Given material:
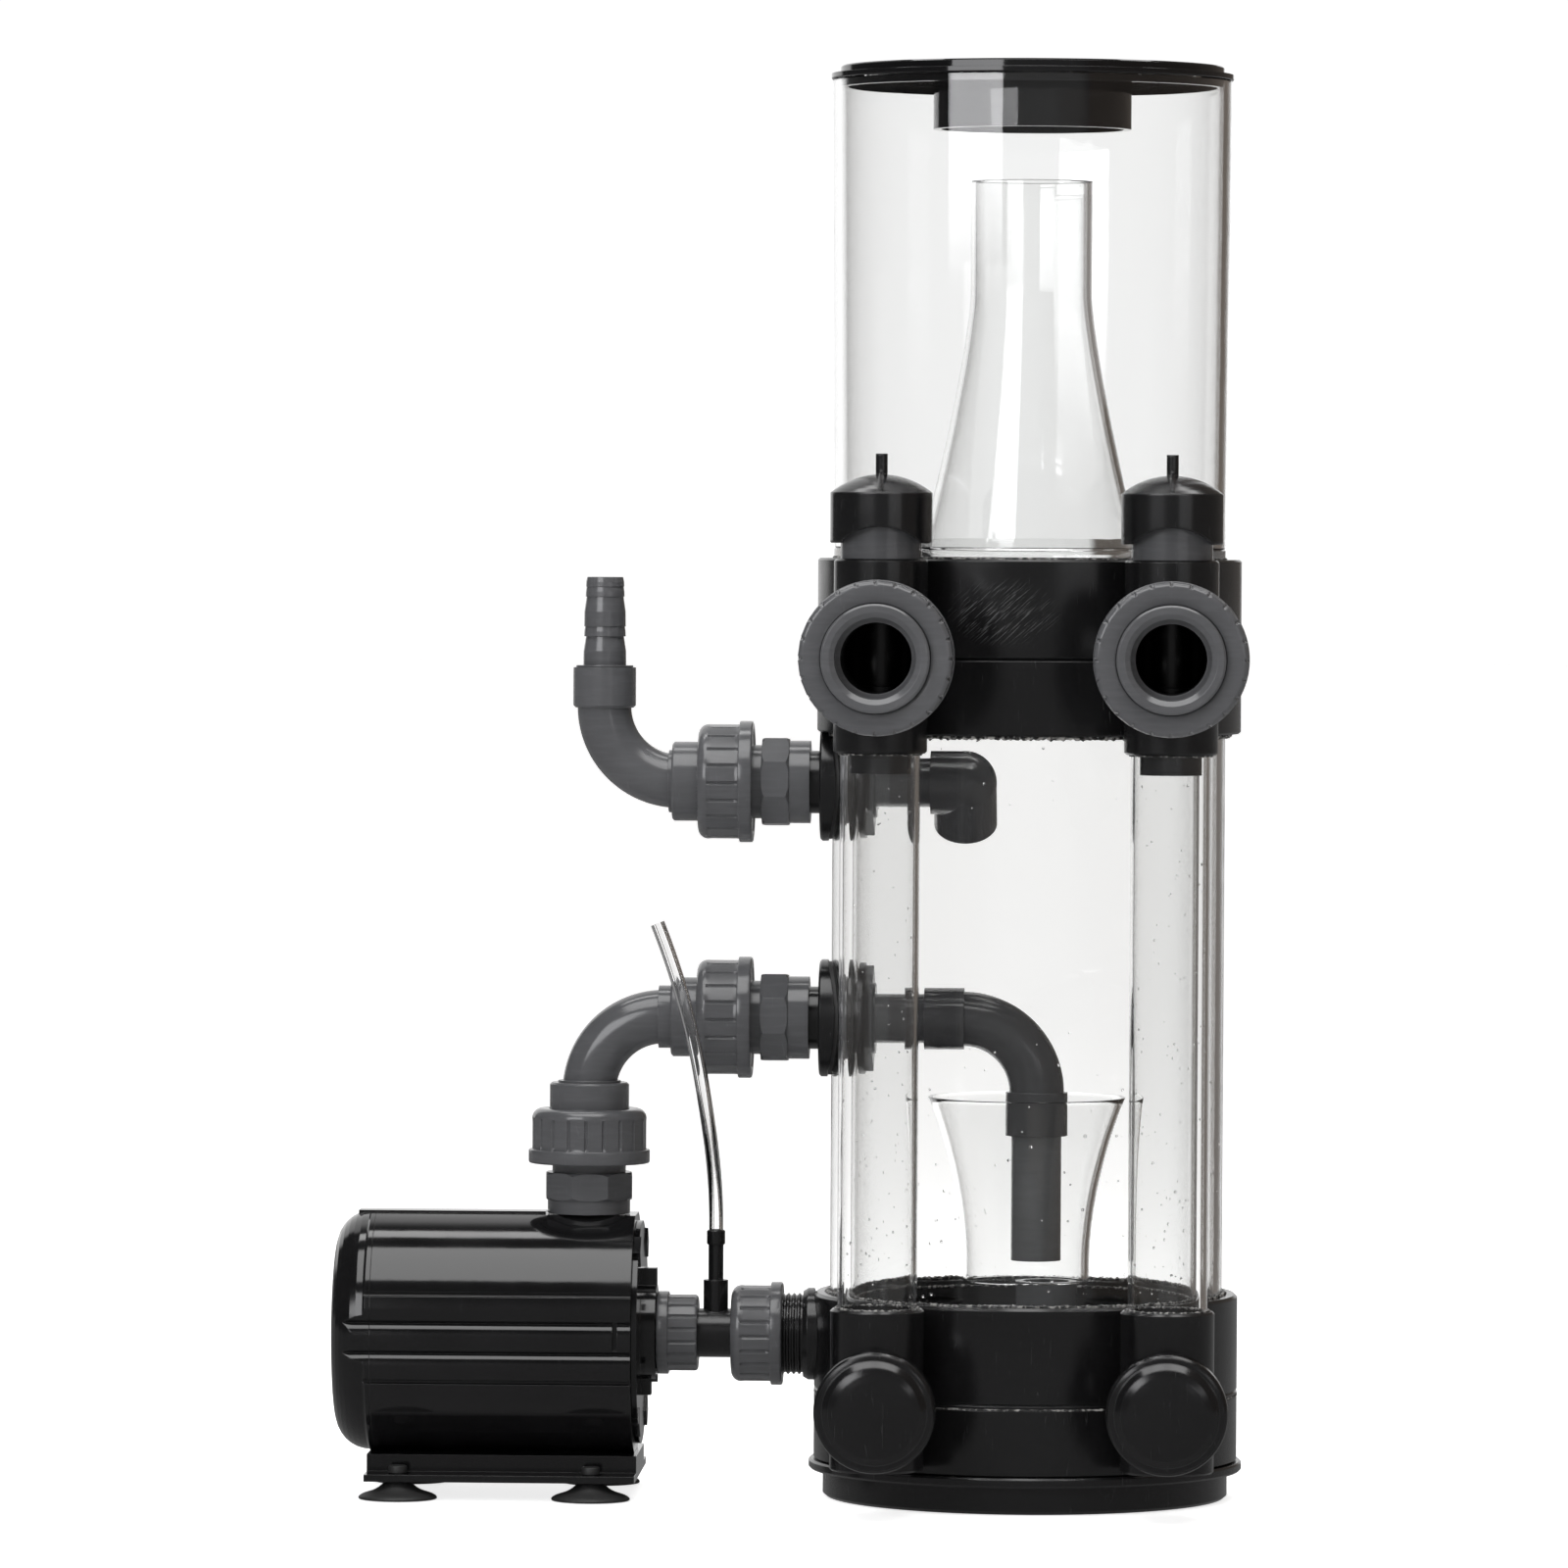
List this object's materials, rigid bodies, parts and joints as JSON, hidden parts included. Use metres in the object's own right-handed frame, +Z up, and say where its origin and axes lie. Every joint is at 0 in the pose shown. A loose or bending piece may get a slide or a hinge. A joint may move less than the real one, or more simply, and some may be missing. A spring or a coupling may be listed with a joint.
{
  "type": "protein skimmer",
  "caption": "Free-standing protein skimmer with a clear reaction tube, foam cup, front overflow towers, union pipework and a side venturi pump.",
  "frame": {"origin": "on the reaction tube's axis at floor level, under the base plate", "axes": "+Z up, -Y to the front with the two overflow towers, -X towards the pump"},
  "size_m": [0.4631, 0.3185, 0.729],
  "materials": {
    "black_pvc": "satin black PVC",
    "grey_pvc": "satin dark grey PVC-U",
    "clear_acrylic": "polished clear acrylic",
    "clear_hose": "soft clear vinyl",
    "rubber": "matt",
    "pump_plastic": "gloss black",
    "white_plastic": "moulded",
    "ceramic": "ground ceramic",
    "magnet": "plastic coated ferrite",
    "potting": "cast resin"
  },
  "bodies": {
    "skimmer": {"base_plate": "black_pvc", "base_ring": "black_pvc", "suction_port": "black_pvc", "suction_elbow": "grey_pvc", "reaction_tube": "clear_acrylic", "bubble_funnel": "clear_acrylic", "reaction_collar": "black_pvc", "lower_tees": "black_pvc", "blind_caps": "black_pvc", "rising_tubes": "clear_acrylic", "tube_nipples": "black_pvc", "upper_tees": "black_pvc", "vent_nipples": "grey_pvc", "outlet_union_bodies": "grey_pvc", "outlet_ends": "grey_pvc", "bulkheads": "black_pvc", "bulkhead_locknuts": "black_pvc", "rubber_seals": "rubber", "inlet_union_body": "grey_pvc", "inner_inlet_pipe": "grey_pvc", "inner_inlet_elbow": "grey_pvc", "return_union_body": "grey_pvc", "return_union_end": "grey_pvc", "return_bend": "grey_pvc", "inner_return_pipe": "grey_pvc", "inner_return_bend": "grey_pvc", "drop_pipe": "grey_pvc", "pump_union_body": "grey_pvc", "pump_union_end": "grey_pvc", "motor_housing": "pump_plastic", "rear_cap": "pump_plastic", "volute_cover": "pump_plastic", "foot_plate": "pump_plastic", "suction_feet": "rubber", "pump_shaft": "ceramic", "shaft_bushes": "rubber", "stator_block": "potting", "venturi_body": "black_pvc", "air_hose": "clear_hose"},
    "foam_cup": {"cup_sleeve": "black_pvc", "cup_seal": "rubber", "cup_floor": "clear_acrylic", "cup_tube": "clear_acrylic", "foam_riser": "clear_acrylic"},
    "cup_lid": {"lid": "black_pvc", "lid_skirt": "black_pvc"},
    "inlet_swivel": {"inlet_union_end": "grey_pvc", "inlet_bend": "grey_pvc", "hose_barb": "grey_pvc"},
    "rotor": {"impeller": "white_plastic", "rotor_magnet": "magnet"},
    "vent_left": {"vent_cap_left": "black_pvc"},
    "vent_right": {"vent_cap_right": "black_pvc"},
    "nut_outlet_left": {"outlet_nut_left": "grey_pvc"},
    "nut_outlet_right": {"outlet_nut_right": "grey_pvc"},
    "nut_inlet": {"inlet_nut": "grey_pvc"},
    "nut_return": {"return_nut": "grey_pvc"},
    "nut_pump": {"pump_nut": "grey_pvc"},
    "nut_intake_pump": {"intake_nut_pump": "grey_pvc"},
    "nut_intake_base": {"intake_nut_base": "grey_pvc"}
  },
  "joints": [
    {"name": "cup_lift", "type": "slide", "parent": "skimmer", "child": "foam_cup", "axis": [0, 0, 1], "range_m": [0, 0.12]},
    {"name": "lid_lift", "type": "slide", "parent": "foam_cup", "child": "cup_lid", "axis": [0, 0, 1], "range_m": [0, 0.08]},
    {"name": "vent_left_lift", "type": "slide", "parent": "skimmer", "child": "vent_left", "axis": [0, 0, 1], "range_m": [0, 0.04]},
    {"name": "vent_right_lift", "type": "slide", "parent": "skimmer", "child": "vent_right", "axis": [0, 0, 1], "range_m": [0, 0.04]},
    {"name": "outlet_left_unscrew", "type": "hinge", "parent": "skimmer", "child": "nut_outlet_left", "pos_m": [-0.0725, -0.17, 0.43], "axis": [0, -1, 0], "range_deg": [0, 720]},
    {"name": "outlet_right_unscrew", "type": "hinge", "parent": "skimmer", "child": "nut_outlet_right", "pos_m": [0.0725, -0.17, 0.43], "axis": [0, -1, 0], "range_deg": [0, 720]},
    {"name": "inlet_unscrew", "type": "hinge", "parent": "skimmer", "child": "nut_inlet", "pos_m": [-0.1405, 0, 0.364], "axis": [-1, 0, 0], "range_deg": [0, 720]},
    {"name": "return_unscrew", "type": "hinge", "parent": "skimmer", "child": "nut_return", "pos_m": [-0.1405, 0, 0.2435], "axis": [-1, 0, 0], "range_deg": [0, 720]},
    {"name": "pump_unscrew", "type": "hinge", "parent": "skimmer", "child": "nut_pump", "pos_m": [-0.2237, 0, 0.1685], "axis": [0, 0, 1], "range_deg": [0, 720]},
    {"name": "intake_pump_unscrew", "type": "hinge", "parent": "skimmer", "child": "nut_intake_pump", "pos_m": [-0.1883, 0, 0.08175], "axis": [1, 0, 0], "range_deg": [0, 720]},
    {"name": "intake_base_unscrew", "type": "hinge", "parent": "skimmer", "child": "nut_intake_base", "pos_m": [-0.124, 0, 0.08175], "axis": [-1, 0, 0], "range_deg": [0, 720]},
    {"name": "inlet_turn", "type": "hinge", "parent": "skimmer", "child": "inlet_swivel", "pos_m": [-0.1405, 0, 0.364], "axis": [-1, 0, 0], "range_deg": [-180, 180]},
    {"name": "rotor_spin", "type": "hinge", "parent": "skimmer", "child": "rotor", "pos_m": [-0.25, 0, 0.082], "axis": [1, 0, 0], "continuous": true}
  ]
}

Required work: Each line of the material should be echoed exactly.

Reply to the task:
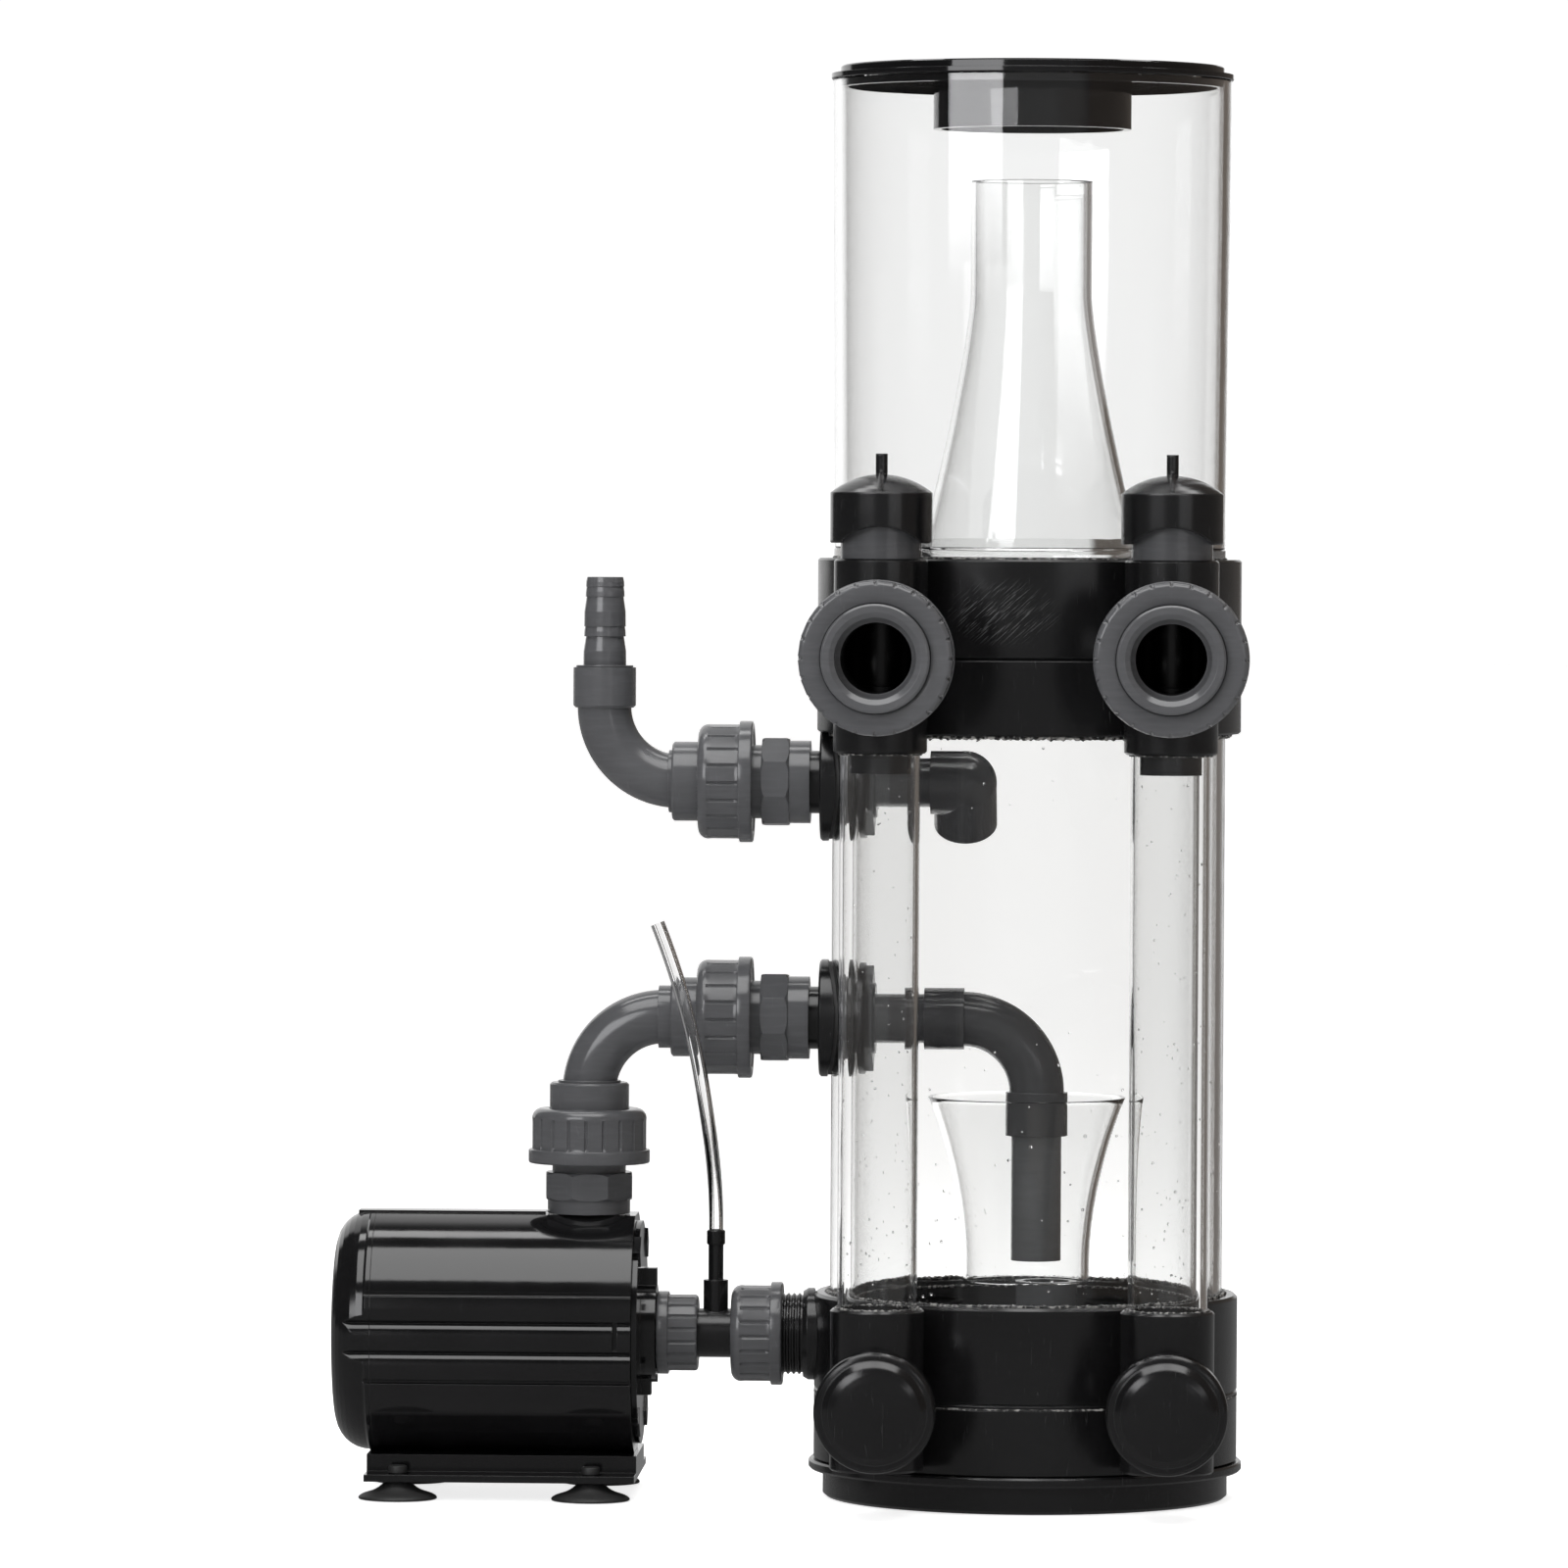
List this object's materials, rigid bodies, parts and joints as JSON, hidden parts included. Use metres in the object's own right-handed frame, +Z up, and say where its origin and axes lie. Every joint is at 0 in the pose shown. A loose or bending piece may get a slide or a hinge. A joint may move less than the real one, or more simply, and some may be missing. A spring or a coupling may be listed with a joint.
{
  "type": "protein skimmer",
  "caption": "Free-standing protein skimmer with a clear reaction tube, foam cup, front overflow towers, union pipework and a side venturi pump.",
  "frame": {"origin": "on the reaction tube's axis at floor level, under the base plate", "axes": "+Z up, -Y to the front with the two overflow towers, -X towards the pump"},
  "size_m": [0.4631, 0.3185, 0.729],
  "materials": {
    "black_pvc": "satin black PVC",
    "grey_pvc": "satin dark grey PVC-U",
    "clear_acrylic": "polished clear acrylic",
    "clear_hose": "soft clear vinyl",
    "rubber": "matt",
    "pump_plastic": "gloss black",
    "white_plastic": "moulded",
    "ceramic": "ground ceramic",
    "magnet": "plastic coated ferrite",
    "potting": "cast resin"
  },
  "bodies": {
    "skimmer": {"base_plate": "black_pvc", "base_ring": "black_pvc", "suction_port": "black_pvc", "suction_elbow": "grey_pvc", "reaction_tube": "clear_acrylic", "bubble_funnel": "clear_acrylic", "reaction_collar": "black_pvc", "lower_tees": "black_pvc", "blind_caps": "black_pvc", "rising_tubes": "clear_acrylic", "tube_nipples": "black_pvc", "upper_tees": "black_pvc", "vent_nipples": "grey_pvc", "outlet_union_bodies": "grey_pvc", "outlet_ends": "grey_pvc", "bulkheads": "black_pvc", "bulkhead_locknuts": "black_pvc", "rubber_seals": "rubber", "inlet_union_body": "grey_pvc", "inner_inlet_pipe": "grey_pvc", "inner_inlet_elbow": "grey_pvc", "return_union_body": "grey_pvc", "return_union_end": "grey_pvc", "return_bend": "grey_pvc", "inner_return_pipe": "grey_pvc", "inner_return_bend": "grey_pvc", "drop_pipe": "grey_pvc", "pump_union_body": "grey_pvc", "pump_union_end": "grey_pvc", "motor_housing": "pump_plastic", "rear_cap": "pump_plastic", "volute_cover": "pump_plastic", "foot_plate": "pump_plastic", "suction_feet": "rubber", "pump_shaft": "ceramic", "shaft_bushes": "rubber", "stator_block": "potting", "venturi_body": "black_pvc", "air_hose": "clear_hose"},
    "foam_cup": {"cup_sleeve": "black_pvc", "cup_seal": "rubber", "cup_floor": "clear_acrylic", "cup_tube": "clear_acrylic", "foam_riser": "clear_acrylic"},
    "cup_lid": {"lid": "black_pvc", "lid_skirt": "black_pvc"},
    "inlet_swivel": {"inlet_union_end": "grey_pvc", "inlet_bend": "grey_pvc", "hose_barb": "grey_pvc"},
    "rotor": {"impeller": "white_plastic", "rotor_magnet": "magnet"},
    "vent_left": {"vent_cap_left": "black_pvc"},
    "vent_right": {"vent_cap_right": "black_pvc"},
    "nut_outlet_left": {"outlet_nut_left": "grey_pvc"},
    "nut_outlet_right": {"outlet_nut_right": "grey_pvc"},
    "nut_inlet": {"inlet_nut": "grey_pvc"},
    "nut_return": {"return_nut": "grey_pvc"},
    "nut_pump": {"pump_nut": "grey_pvc"},
    "nut_intake_pump": {"intake_nut_pump": "grey_pvc"},
    "nut_intake_base": {"intake_nut_base": "grey_pvc"}
  },
  "joints": [
    {"name": "cup_lift", "type": "slide", "parent": "skimmer", "child": "foam_cup", "axis": [0, 0, 1], "range_m": [0, 0.12]},
    {"name": "lid_lift", "type": "slide", "parent": "foam_cup", "child": "cup_lid", "axis": [0, 0, 1], "range_m": [0, 0.08]},
    {"name": "vent_left_lift", "type": "slide", "parent": "skimmer", "child": "vent_left", "axis": [0, 0, 1], "range_m": [0, 0.04]},
    {"name": "vent_right_lift", "type": "slide", "parent": "skimmer", "child": "vent_right", "axis": [0, 0, 1], "range_m": [0, 0.04]},
    {"name": "outlet_left_unscrew", "type": "hinge", "parent": "skimmer", "child": "nut_outlet_left", "pos_m": [-0.0725, -0.17, 0.43], "axis": [0, -1, 0], "range_deg": [0, 720]},
    {"name": "outlet_right_unscrew", "type": "hinge", "parent": "skimmer", "child": "nut_outlet_right", "pos_m": [0.0725, -0.17, 0.43], "axis": [0, -1, 0], "range_deg": [0, 720]},
    {"name": "inlet_unscrew", "type": "hinge", "parent": "skimmer", "child": "nut_inlet", "pos_m": [-0.1405, 0, 0.364], "axis": [-1, 0, 0], "range_deg": [0, 720]},
    {"name": "return_unscrew", "type": "hinge", "parent": "skimmer", "child": "nut_return", "pos_m": [-0.1405, 0, 0.2435], "axis": [-1, 0, 0], "range_deg": [0, 720]},
    {"name": "pump_unscrew", "type": "hinge", "parent": "skimmer", "child": "nut_pump", "pos_m": [-0.2237, 0, 0.1685], "axis": [0, 0, 1], "range_deg": [0, 720]},
    {"name": "intake_pump_unscrew", "type": "hinge", "parent": "skimmer", "child": "nut_intake_pump", "pos_m": [-0.1883, 0, 0.08175], "axis": [1, 0, 0], "range_deg": [0, 720]},
    {"name": "intake_base_unscrew", "type": "hinge", "parent": "skimmer", "child": "nut_intake_base", "pos_m": [-0.124, 0, 0.08175], "axis": [-1, 0, 0], "range_deg": [0, 720]},
    {"name": "inlet_turn", "type": "hinge", "parent": "skimmer", "child": "inlet_swivel", "pos_m": [-0.1405, 0, 0.364], "axis": [-1, 0, 0], "range_deg": [-180, 180]},
    {"name": "rotor_spin", "type": "hinge", "parent": "skimmer", "child": "rotor", "pos_m": [-0.25, 0, 0.082], "axis": [1, 0, 0], "continuous": true}
  ]
}